NDC: You’ve championed the use of Pangasinan language in your film. A language can put you in a particular state of mind, of being. How important is language to you?

CG: The Pangasinan or the Pangasinense language is the breath of life of many Pangasinenses like myself. Since film is an audio-visual art form, the conscious use of this native language in my films gives them an identity distinct from other Filipino films.

NDC: How much of your film is influenced by poetry?

CG: My first and second feature film were strongly influenced by poetry. Pangasinan-language poems were used extensively in the two films as voice over narration.

NDC: Like spoken language, there is a perception that films from the regions are misunderstood due to a specific aesthetic choice by the director or the use of a cinematic language that has a pronounced regional sensibility. Is this true in your experience?

CG: It may be true. Some of the reviews used the frame of narrative feature films in looking at my film. Tayug 1931 is an essay film or creative documentary. I think I am the only film in the eight circle competition films utilized this form. The rest are narrative feature films.

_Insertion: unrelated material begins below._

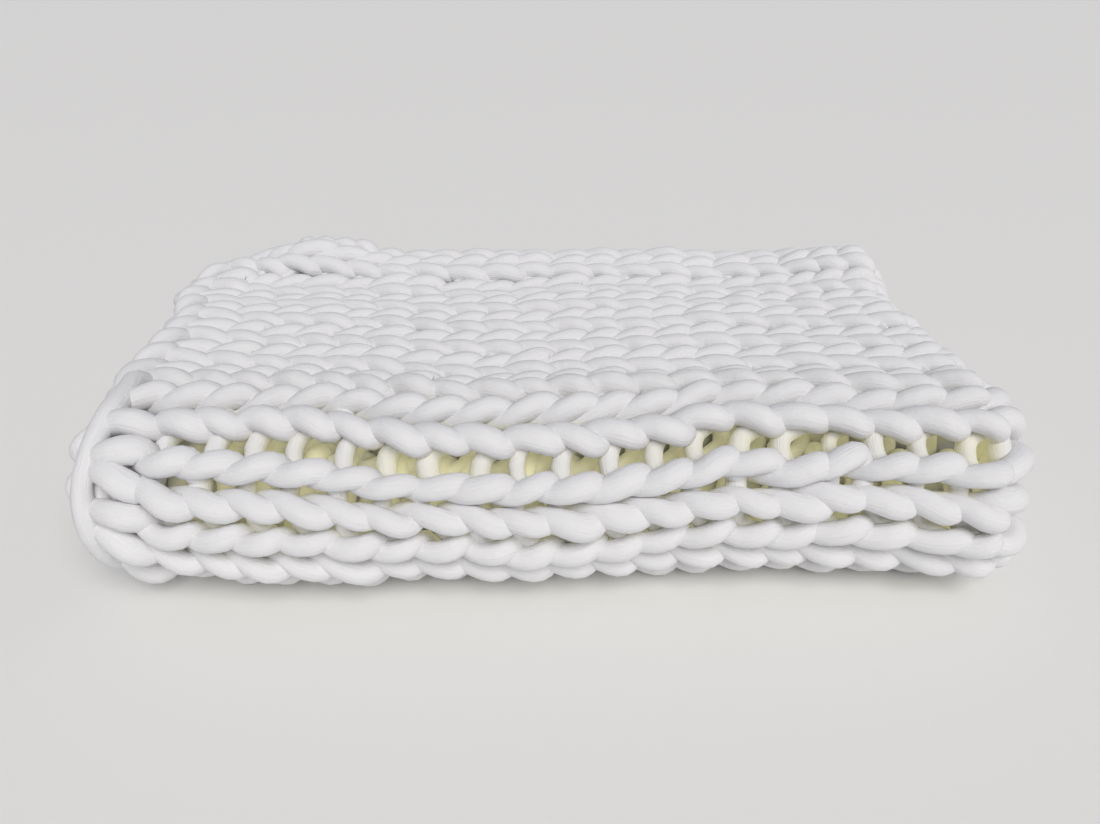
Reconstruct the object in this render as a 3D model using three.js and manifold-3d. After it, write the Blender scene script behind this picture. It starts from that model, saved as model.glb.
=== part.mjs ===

Some of the Manila critics have already seen the cinematic language used in Dapol Tan Payawar Na Tayug 1931, having used them in my two previous films (Anacbanua and Lawas Kan Pinabli).

Also, a few of the reviews pointed out the long running time of the film and its slow pace. The film’s pace is borne out of the material. Also, the material cannot be squeezed in a standard 90-minute running time. The film needs the entire 139 minutes or two hours and 19 minutes to be able to show the breadth and scope of the subject. I am surprised to learn that some audiences do not have patience to watch a 139-minute film. I have some reservations with cutting down a film to a standard (generally accepted) running time in order to conform to Filipino viewers’ expectations.

(This interview piece appeared on the print edition of New Durian Cinema which was published in November 2017.)